Abnormalities of ion channels were initially believed to be confined to excitable cells. Hyperkalaemic periodic paralysis, for example, arises from a defective voltage activated sodium channel in skeletal muscle.4 More recently, abnormalities of a calcium dependent potassium channel have been found in cavernous smooth muscle from some men with erectile dysfunction.5 A complicated regulatory relation exists in cavernous smooth muscle cells between membrane potential, the activity of calcium dependent potassium channels, and voltage activated calcium channels. These voltage activated calcium channels in turn modulate intracellular calcium ion concentration, which is important in the smooth muscle relaxation that precedes an erection. The impaired hyperpolarising ability of corporal smooth muscle arising from defective calcium dependent potassium channels may account for the failure of smooth muscle to relax. This results in impotence.
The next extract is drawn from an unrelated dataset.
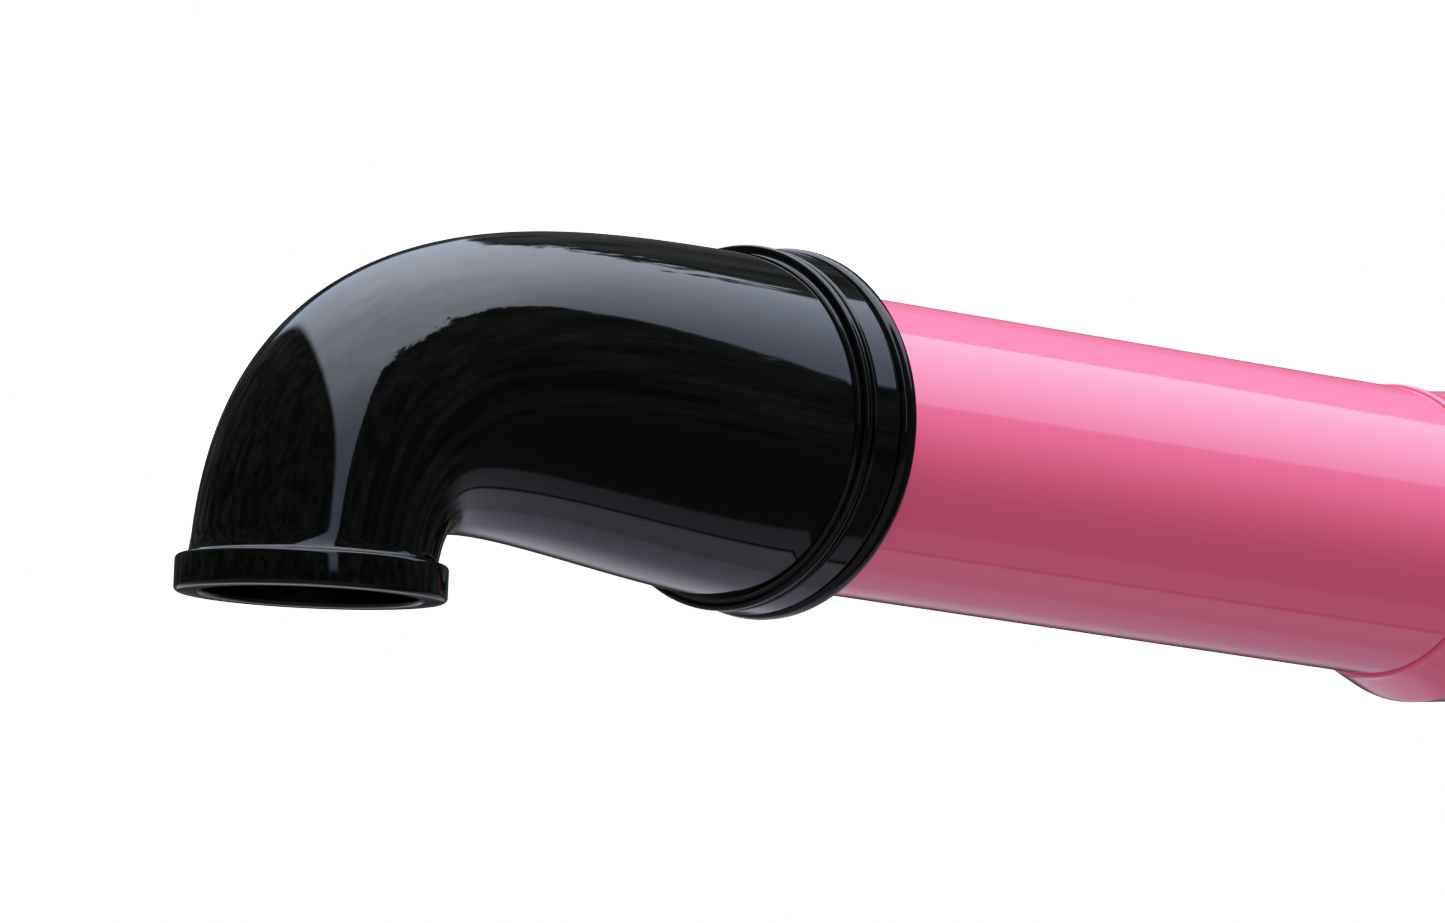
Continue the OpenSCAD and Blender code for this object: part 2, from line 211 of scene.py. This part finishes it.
def curve_at(t):
    a, b, c, d = CURVE
    return (1 - t) ** 3 * a + 3 * (1 - t) ** 2 * t * b + 3 * (1 - t) * t * t * c + t ** 3 * d


def curve_heading(t):
    a, b, c, d = CURVE
    return (3 * (1 - t) ** 2 * (b - a) + 6 * (1 - t) * t * (c - b) + 3 * t * t * (d - c)).normalized()


def ease(t):
    return t * t * (3 - 2 * t)


def swept(t, wide, narrow):
    """Circle about the centreline at t, on the way from the radius wide to the radius narrow."""
    return circle(curve_at(t), curve_heading(t), wide + (narrow - wide) * ease(t))


def at_collar(s, r):
    """Circle square to the straight tube, s past the ring's open face."""
    return circle(SWIVEL + INWARD * s, INWARD, r)


def at_port(z, r):
    """Circle square to the port, at the height z."""
    return circle(Vector((0, 0, z)), DOWN, r)


T_BODY = 0.078           # where the body rises out of its bead's fillet
T_NECK = 0.948           # where the neck meets the rim
T_SOCKET = 0.19          # the ends of the curved airway
T_PORT = 0.925
OUTER_STEPS = 110
AIRWAY_STEPS = 60


def bead_outline():
    """(distance, radius) along the spigot under the retaining ring and over the elbow's own bead."""
    edge, root = 0.4 * MM, 0.35 * MM
    spigot_r = SPIGOT_R - SPIGOT_GAP
    body_r = BODY_R + (NECK_R - BODY_R) * ease(T_BODY)
    outline = [(LIP_LEN + FACE_GAP, spigot_r), (OWN_BEAD_FROM - 0.1 * MM, spigot_r)]
    outline += arc((OWN_BEAD_FROM + edge, OWN_BEAD_R - edge), edge, 180, 90, 6)
    outline += arc((OWN_BEAD_TO - edge, OWN_BEAD_R - edge), edge, 90, 0, 6)
    outline += arc((OWN_BEAD_TO + root, body_r + root), root, 180, 270)
    return outline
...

Even in tissues traditionally not considered to be excitable, however, dysfunction of ion channels has been shown to cause disease. Well known examples include cystic fibrosis and diabetes mellitus. Cystic fibrosis arises from a failure of chloride ions to pass through the so called cystic fibrosis transmembrane regulator protein. In normal cells cyclic AMP activates cyclic AMP dependent protein kinase A, in turn stimulating cyclic AMP dependent transepithelial transport of chloride ions. In cells from patients with cystic fibrosis the cystic fibrosis transmembrane regulator fails to respond to protein kinase A stimulation, resulting in increased intracellular chloride ion concentration.6 This kind of new knowledge has been applied to devise new therapeutic strategies. In the case of cystic fibrosis, attempts at correcting the abnormal transmembrane regulator have been made by gene therapy, with early favourable reports.7

Glucose metabolism is linked to pancreatic cell insulin secretion through a sequence of events entailing changes in the ratio of ATP to ADP concentration, closure of ATP sensitive potassium channels, membrane depolarisation, and the opening of voltage sensitive calcium channels. The rapid influx of calcium results in release of stored granules containing insulin. Defects in this mechanism are thought to contribute to the development of diabetes mellitus.8 Sulphonylureas, discovered by serendipity many years ago to be effective in treating diabetes mellitus, block ATP sensitive potassium channels.

Recently, evidence has begun to emerge of other roles for ion channels such as in the development of cancer, tumour invasion, and possibly metastasis. Voltage gated sodium channels that are similar to those in excitable tissues are present in small cell lung cancer cell lines9; they are also associated with invasion by rat10 and human11 prostate cancer cells in vitro. Chloride channels have been identified in primary cultures of cervical epithelium from patients with cervical cancer but not in cultures from patients who do not have cervical cancer.12 13The functional role of these chloride channels in cervical carcinogenesis remains to be determined.

As ion channel subtypes and membrane potential have been implicated in many aspects of cell biology, including the cell cycle, apoptosis, cell adhesion, cell motility, exocytosis, and multidrug resistance, all of which are relevant to the neoplastic process, reports such as these are not surprising.1415The multiple roles of ion channels in normal and altered physiology explain some current pharmacological mechanisms and point to potentially promising new interventions and therapeutic strategies. These include antisense oligonucleotide technology or gene therapy to introduce or restructure ion channels and modify cellular action potentials, ion transport, or the membrane potential profile.7 Evidence for the role of ion channels in disease continues to grow, and treatments given on the basis of ion channel dysfunction could eventually constitute the basis for an entire new class of interventions to treat disease.